I actually got this one right, but I don't understand their explanation. And I sort of guessed at the perpendicular part.

My questions:
- why does the speed of the object not changing mean that no work was done? Because of Newton's First Law? And why does that mean there was no net force in the direction of the displacement?
- and why must the net force have been perpendicular to the motion at all times?

Thank you!
 
The question has a drawing of a curvy line and says:
An object moves at a constant speed along the path shown below. Which of the following must be true?

The answer is:
There is a changing net force acting on the object. At all times, the force is in a direction perpendicular to the motion of the object.

(all of the wrong answers are permutations of the opposite of the correct answer)

The explanation is:
Since the speed of the object did not change, no work was done on the object, which means there was no net force in the direction of the displacement. However, any turn represents an acceleration, which requires a net force. Thus, all the net force must have been perpendicular to the motion at all times.
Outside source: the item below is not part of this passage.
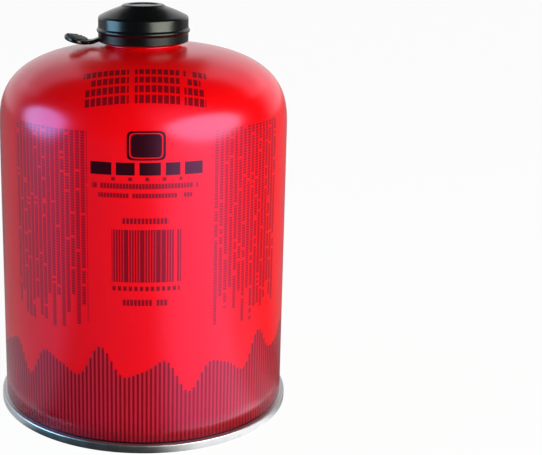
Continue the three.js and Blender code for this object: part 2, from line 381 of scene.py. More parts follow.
CODE_MIDDLE = (0.4, 72.9)
CODE_HALF = (12.0, 9.4)
CODE_STRIPES = [(0.92, 0.68, 0.9, 20.5), (1.84, 0.84, 0.5, 23.5)]
PLATE_MIDDLE = (0.3, 111.6)
PLATE_HALF = (6.6, 5.0)
PLATE_CORNER = 7
PLATE_FRAME = (0.8, 0.87)


def shoulder_print(tree, across, along):
    """Ink of the arched lines, each cut into letters' bars and then into words."""
    bent = arched(tree, across, along)
    lines = []
    for row, (middle, half, tall, kept) in enumerate(SHOULDER_LINES):
        line = block(tree, across, bent, (0, middle), (half, tall))
        letters = bars(tree, across, LETTER_PITCH, LETTER_SHARE, kept, SHOULDER_SEED + row)
        lines.append(cut(tree, line, letters))
    ink = all_of(tree, lines)
    for middle, half in WORD_GAPS:
        gap = within(tree, across, middle, half)
        ink = maths(tree, "SUBTRACT", ink, gap, clamp=True)
    return ink


def label_print(tree, across, along):
    """Ink of the thin lines and the striped block."""
    inks = []
    for row, (middle, half, tall, pitch, solid, kept) in enumerate(THIN_LINES):
        line = block(tree, across, along, (0, middle), (half, tall))
        inks.append(cut(tree, line, bars(tree, across, pitch, solid, kept, THIN_SEED + row)))
    code = block(tree, across, along, CODE_MIDDLE, CODE_HALF)
    stripes = [bars(tree, across, *stripe) for stripe in CODE_STRIPES]
    inks.append(cut(tree, code, all_of(tree, stripes)))
    return all_of(tree, inks)


def plate_print(tree, across, along):
    """Ink of the heavy bars and the plate, a rounded block with a bare frame line in it.

    The plate is a superellipse. The frame line lies between two shares of its size.
    """
    powers = []
    for place, middle, half in zip((across, along), PLATE_MIDDLE, PLATE_HALF):
        moved = maths(tree, "SUBTRACT", place, middle * MM)
        share = maths(tree, "ABSOLUTE", maths(tree, "DIVIDE", moved, half * MM))
        powers.append(maths(tree, "POWER", share, PLATE_CORNER))
    total = maths(tree, "ADD", *powers)
    plate = maths(tree, "LESS_THAN", total, 1.0)
    inner, outer = [share ** PLATE_CORNER for share in PLATE_FRAME]
    frame_line = maths(tree, "COMPARE", total, (inner + outer) / 2, (outer - inner) / 2)
    inks = [maths(tree, "SUBTRACT", plate, frame_line, clamp=True)]
    for middle, half in HEAVY_BARS:
        inks.append(block(tree, across, along, (middle, HEAVY_MIDDLE), (half, HEAVY_HALF)))
    return all_of(tree, inks)


print(f"front print: {len(SHOULDER_LINES)} arched lines, {len(THIN_LINES)} thin lines")

# %% [markdown]
# The sides and the back carry small print in upright lines, each ending at a chance height.
# The line's number picks its end, and small marks along it are kept or dropped by chance.
# A panel of lines is its middle across and its half width.

# %% Small print on the sides
COLUMN_PITCH = 2.05
COLUMN_SHARE = 0.7
COLUMN_TOP = 116
COLUMN_END = 44
COLUMN_RAGGED = 15
MARK_PITCH = 0.95
MARK_SHARE = 0.8
MARKS_KEPT = 0.94
PANELS = [(-37.2, 17.0), (40.6, 16.6), (-92, 22), (95, 22), (148, 16)]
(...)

I actually got this one right, but I don't understand their explanation. And I sort of guessed at the perpendicular part.

My questions:
- why does the speed of the object not changing mean that no work was done? Because of Newton's First Law? And why does that mean there was no net force in the direction of the displacement?
- and why must the net force have been perpendicular to the motion at all times?

Thank you!

For your first question, there was no change in KE (kinetic energy) and thus, according to the work energy theorem (Work = changeKE), there must have been no work done on the object. There was no net force in the direction of displacement because speed was constant--if there had been a force then speed would have changed
The force must have been perpendicular to the motion at all times because the direction/path of the objection is changing (and there must be a force to cause this) but the speed is not changing so the force isn't in the direction of displacement
 
Thanks for the help, that was great. I had some gaps about KE, now it makes sense. Thanks!